We had a robbery before Christmas, and afterwards a couple friends asked me if it changed how I thought about guns. I gave it some sincere thought and said no, that I still would not be willing to have a loaded gun in the house. And I wouldn't shoot someone over property.

I'd like to say that I can't imagine shooting anyone, ever, under any circumstance, but if someone were hurting my kid, I believe I could do just about anything.

I'm not actually completely anti-gun, in that I think people who hunt have the right to own hunting guns. I have, it turns out, a number of friends with guns, who, as I understand it, keep them locked in a steel case, and keep the ammunition separate. They don't have a loaded gun sitting around the house or in their purse when they go to Walmart.

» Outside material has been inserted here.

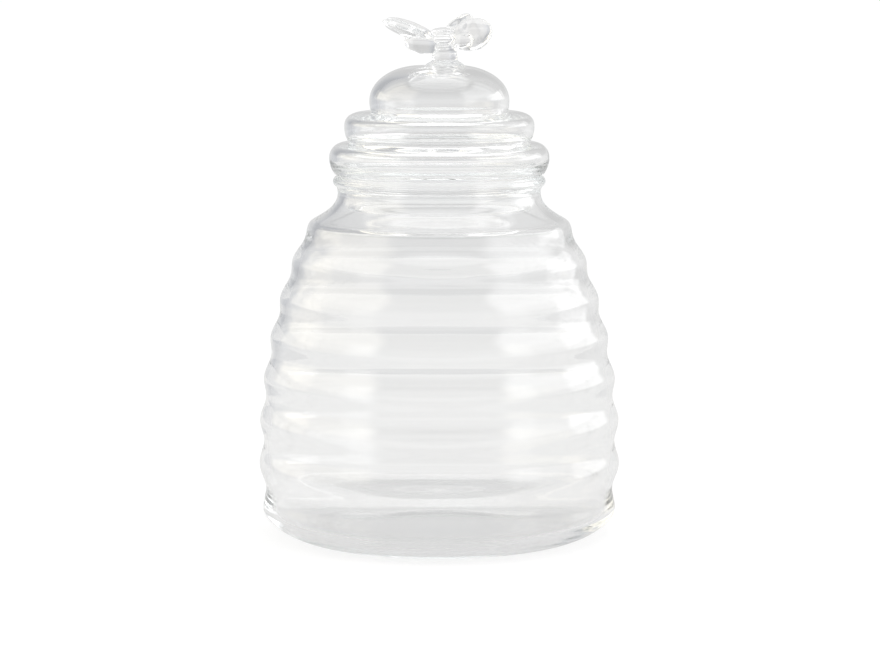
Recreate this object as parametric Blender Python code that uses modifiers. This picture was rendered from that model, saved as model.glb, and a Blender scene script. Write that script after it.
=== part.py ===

I'm not trying to take their guns away. But I don't think anyone has the right to own machine guns or assault weapons. And I believe the NRA is an evil organization.

So.

Recently we discovered that a skylight had been opened. Like, unscrewed and taken off and then put back on, but not completely. As it turns out, our skylight was never properly installed. So it had been take-offable for years. It just hadn't happened before.

Was this connected with the robbery? Had someone come through, coincidentally on the day we had contractors here? Or had someone opened it and decided that the drop to the floor would just be too far and too dangerous?

I was freaking out. What if we went to bed one night and someone came in? What if they encountered my mom or one of the kids and hurt them?

We got alarms put on, and then had steel bars installed. 

But prior to that, I felt so vulnerable. How would I protect my mom and my kids if someone did come in? I could see the lure of owning a gun.

I still do not want one, and would not be OK with having one. But I do understand the appeal of knowing you had a loaded gun and wouldn't hesitate to shoot. Someone enters your home and threatens your family? You have a trigger to pull.

I see how this idea would promote a sense of safety.

And that's where I am, which is a place I never was before. I will never have a gun in our house, but I think I understand it.